Brad: Whoever feels motivated I guess
Amit: This could be an opportunity to recruit a new contributor. One of us could suggest shepherding the person who brought it up to deal with it. I think this isn't difficult with the right pointers.
Leon: It's not difficult, but I'm not sure they had a use case and wanted to do anything with it.
Brad: While I like the idea Amit, this requires changing some of the most unsafe code in the kernel. On the surface it's not that hard, but once you look at the diff you'll be worried about it. It touches some gnarly parts of grants.
Amit: In that case, I can take it on my plate.
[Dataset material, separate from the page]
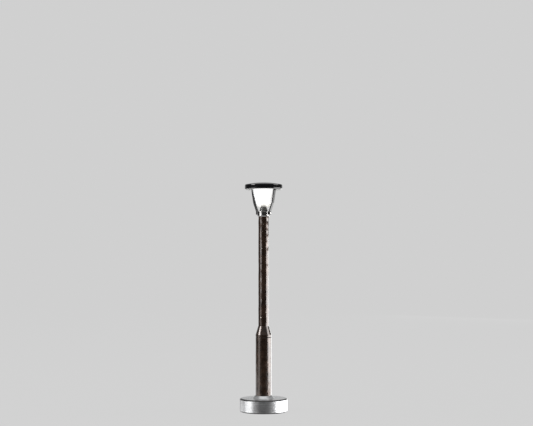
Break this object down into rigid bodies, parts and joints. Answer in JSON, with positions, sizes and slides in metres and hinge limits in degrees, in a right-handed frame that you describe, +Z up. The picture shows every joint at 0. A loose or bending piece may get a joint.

Can I ask that we maybe bring it up to remind me?
Brad: This is low on the list of things I'd like you to work on though... It's one of those things where you can just use it today like allow used to work. We only have like two uses so porting isn't too bad. But I think it's going to require going through the entire grant file checking for usage of data structures.
Leon: Part two is whether anyone is using this and why not. Presumably it works?
Amit: It has one use upstream, but I haven't heard of anyone asking questions about it
Leon: So maybe we should just leave it be, or we could take actions on it. It's got a special place in the set of infrastructure that's upstream and touches really core places in the kernel, but no one is using it. So it could be possible to use it to break semantics and it's uncomfortable to have a not-well-tested/maintained thing that's so critical.
Brad: We should test it better. I'd be surprised if it didn't work since it's just an allow. My impression is that we're still in the period where maybe there is a use. It mirrors things in other systems, but requires the right user to come along to want it. The semantics question is important, but hopefully we thought about that when merging it.
Leon: The key difference is that this is the only allow that's refusable or where a capsule could mess up buffers. That could break promises we've made in documentation
Brad: But the updated implementation would fix that?
Leon: Yes. That plus some tests would be sufficient.
Leon: Outcome is that someone should fix this. I added it to a task list somewhere pretty far down.